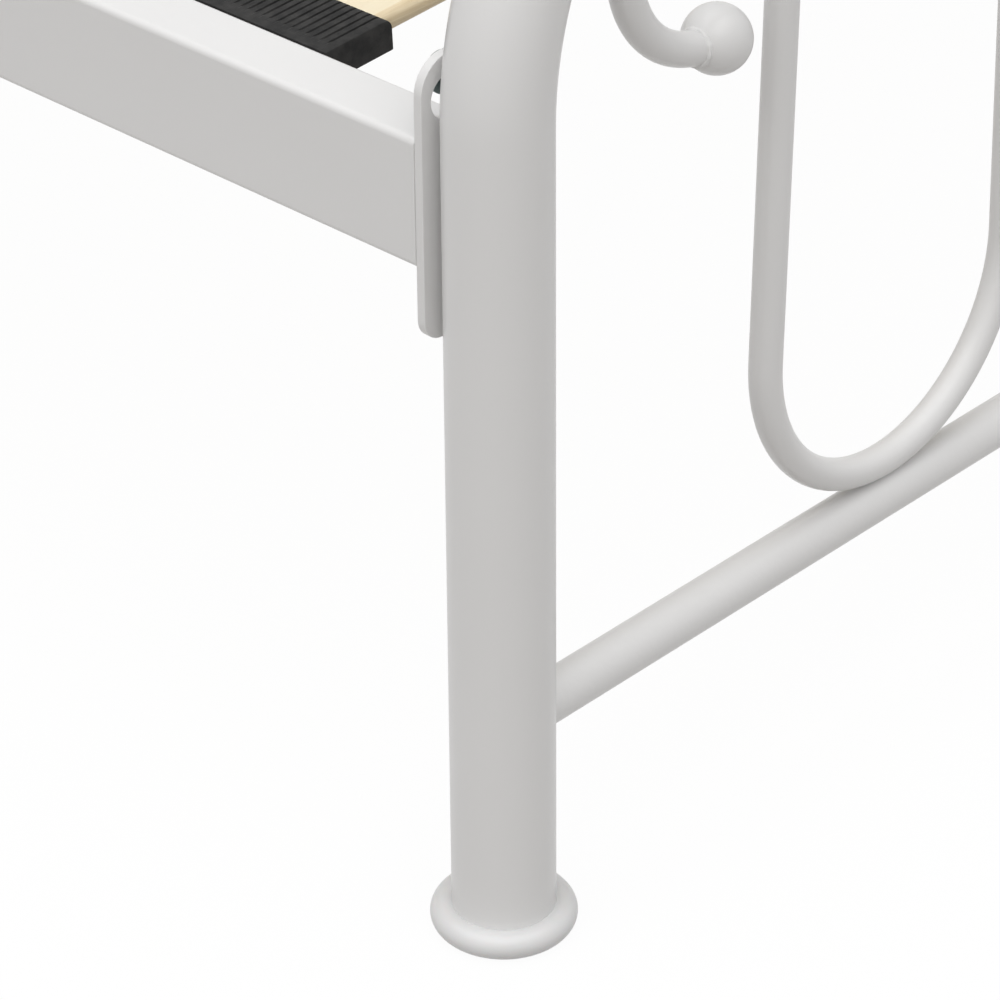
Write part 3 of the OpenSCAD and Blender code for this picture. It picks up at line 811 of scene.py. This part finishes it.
def studio():
    """White floor and world; they light the bed softly, and show white to the camera."""
    bpy.ops.mesh.primitive_plane_add(size=60)
    floor = bpy.context.object
    floor.name = "floor"
    material, shader, add, links = new_material("studio_floor")
    shader.inputs["Roughness"].default_value = 0.9
    shader.inputs["Specular IOR Level"].default_value = 0.0
    path = add("LightPath")
    seen = add("Math", {"operation": "MAXIMUM"})
    links.new(path.outputs["Is Camera Ray"], seen.inputs[0])
    links.new(path.outputs["Is Glossy Ray"], seen.inputs[1])
    seen_all = add("Math", {"operation": "MAXIMUM"})
    links.new(seen.outputs[0], seen_all.inputs[0])
    links.new(path.outputs["Is Transmission Ray"], seen_all.inputs[1])
    tone = ramp(add, seen_all.outputs[0], [(0, (0.37, 0.355, 0.34)), (1, (0.97, 0.97, 0.97))])
    links.new(tone, shader.inputs["Base Color"])
    share = add("Math", {"operation": "MULTIPLY"})
    links.new(seen_all.outputs[0], share.inputs[0])
    share.inputs[1].default_value = 0.95
    white = add("Emission")
    white.inputs["Color"].default_value = (1, 1, 1, 1)
    white.inputs["Strength"].default_value = 1.0
    mixed = add("MixShader")
    links.new(share.outputs[0], mixed.inputs[0])
    links.new(shader.outputs[0], mixed.inputs[1])
    links.new(white.outputs[0], mixed.inputs[2])
    output = material.node_tree.nodes["Material Output"]
    links.new(mixed.outputs[0], output.inputs["Surface"])
    floor.data.materials.append(material)

    world = bpy.data.worlds.new("studio")
    bpy.context.scene.world = world
    world.use_nodes = True
    nodes, links = world.node_tree.nodes, world.node_tree.links
    lit = nodes["Background"]
    lit.inputs["Color"].default_value = (0.985, 0.99, 1.0, 1)
    lit.inputs["Strength"].default_value = AMBIENT
    shown = nodes.new("ShaderNodeBackground")
    shown.inputs["Color"].default_value = (1, 1, 1, 1)
    path = nodes.new("ShaderNodeLightPath")
    either = nodes.new("ShaderNodeMath")
    either.operation = "MAXIMUM"
    links.new(path.outputs["Is Camera Ray"], either.inputs[0])
    links.new(path.outputs["Is Transmission Ray"], either.inputs[1])
    both = nodes.new("ShaderNodeMath")
    both.operation = "MAXIMUM"
    links.new(either.outputs[0], both.inputs[0])
    links.new(path.outputs["Is Glossy Ray"], both.inputs[1])
    mixed = nodes.new("ShaderNodeMixShader")
    links.new(both.outputs[0], mixed.inputs[0])
    links.new(lit.outputs[0], mixed.inputs[1])
    links.new(shown.outputs[0], mixed.inputs[2])
    links.new(mixed.outputs[0], nodes["World Output"].inputs["Surface"])


def soft_sun(name, azimuth, elevation, strength, spread_deg, colour):
    """A wide, soft lamp, shining from that direction."""
    lamp = bpy.data.lights.new(name, "SUN")
    lamp.energy = strength
    lamp.angle = math.radians(spread_deg)
    lamp.color = colour
    lamp_object = bpy.data.objects.new(name, lamp)
    bpy.context.scene.collection.objects.link(lamp_object)
    az, el = math.radians(azimuth), math.radians(elevation)
    source = Vector((math.sin(az) * math.cos(el), -math.cos(az) * math.cos(el), math.sin(el)))
    lamp_object.rotation_euler = source.to_track_quat("Z", "Y").to_euler()


def camera():
    """At the photograph's viewing angle, on the lower front right corner."""
    lens = bpy.data.cameras.new("camera")
    lens.lens = 163.91
    lens.sensor_width = 36
    lens.clip_start = 0.05
    lens.clip_end = 100
    view = bpy.data.objects.new("camera", lens)
    bpy.context.scene.collection.objects.link(view)
    azimuth, elevation, roll = (math.radians(v) for v in (43.328, 31.856, -0.464))
    backward = Vector((math.sin(azimuth) * math.cos(elevation),
                       -math.cos(azimuth) * math.cos(elevation), math.sin(elevation)))
    level = Vector((math.cos(azimuth), math.sin(azimuth), 0))
    upright = backward.cross(level)
    rightward = level * math.cos(roll) + upright * math.sin(roll)
    upward = backward.cross(rightward)
    turn = Matrix((rightward, upward, backward)).transposed().to_4x4()
    view.matrix_world = Matrix.Translation((LEG_X + 0.9081, -LEG_Y - 0.9631, 1.0022)) @ turn
    bpy.context.scene.camera = view


# ---- The scene

AMBIENT = 0.46
camera()
studio()
soft_sun("top_light", 20, 78, 1.75, 80, (1.0, 0.995, 0.99))
soft_sun("front_light", 35, 30, 0.45, 90, (1.0, 0.985, 0.97))
bpy.context.scene.view_settings.view_transform = "Standard"

paint_cad()
for panel in (right, left):
    at, scrolls = end_frame(panel)
    panel_welds(panel, at, scrolls, panel.name + "_crossbar")
    foot_caps(panel)
    finial(panel)
at, scrolls = back_frame()
panel_welds(back, at, scrolls, "back_lower_rail")
rail_welds()
bolts()
for number in range(1, 15):
    slat(f"slat_{number}")
holders("front_rail", "front_slat_holders", -1)
holders("rear_rail", "rear_slat_holders", 1)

++++++

_STATED PROBLEM_
Print exactly, and only, the lines beginning at the top of the listing and ending at the line with "floor.data.materials.append(material)".

_EXERCISE SOLUTION_
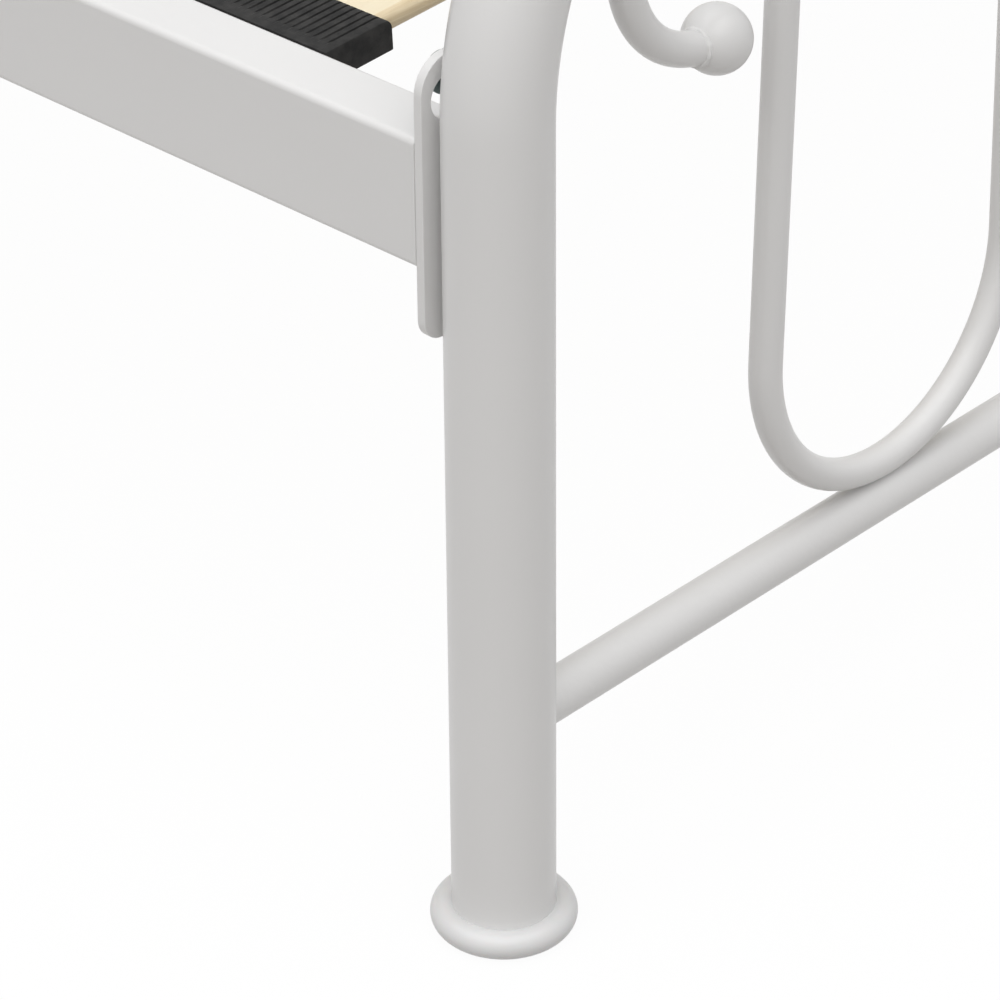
Write part 3 of the OpenSCAD and Blender code for this picture. It picks up at line 811 of scene.py. This part finishes it.
def studio():
    """White floor and world; they light the bed softly, and show white to the camera."""
    bpy.ops.mesh.primitive_plane_add(size=60)
    floor = bpy.context.object
    floor.name = "floor"
    material, shader, add, links = new_material("studio_floor")
    shader.inputs["Roughness"].default_value = 0.9
    shader.inputs["Specular IOR Level"].default_value = 0.0
    path = add("LightPath")
    seen = add("Math", {"operation": "MAXIMUM"})
    links.new(path.outputs["Is Camera Ray"], seen.inputs[0])
    links.new(path.outputs["Is Glossy Ray"], seen.inputs[1])
    seen_all = add("Math", {"operation": "MAXIMUM"})
    links.new(seen.outputs[0], seen_all.inputs[0])
    links.new(path.outputs["Is Transmission Ray"], seen_all.inputs[1])
    tone = ramp(add, seen_all.outputs[0], [(0, (0.37, 0.355, 0.34)), (1, (0.97, 0.97, 0.97))])
    links.new(tone, shader.inputs["Base Color"])
    share = add("Math", {"operation": "MULTIPLY"})
    links.new(seen_all.outputs[0], share.inputs[0])
    share.inputs[1].default_value = 0.95
    white = add("Emission")
    white.inputs["Color"].default_value = (1, 1, 1, 1)
    white.inputs["Strength"].default_value = 1.0
    mixed = add("MixShader")
    links.new(share.outputs[0], mixed.inputs[0])
    links.new(shader.outputs[0], mixed.inputs[1])
    links.new(white.outputs[0], mixed.inputs[2])
    output = material.node_tree.nodes["Material Output"]
    links.new(mixed.outputs[0], output.inputs["Surface"])
    floor.data.materials.append(material)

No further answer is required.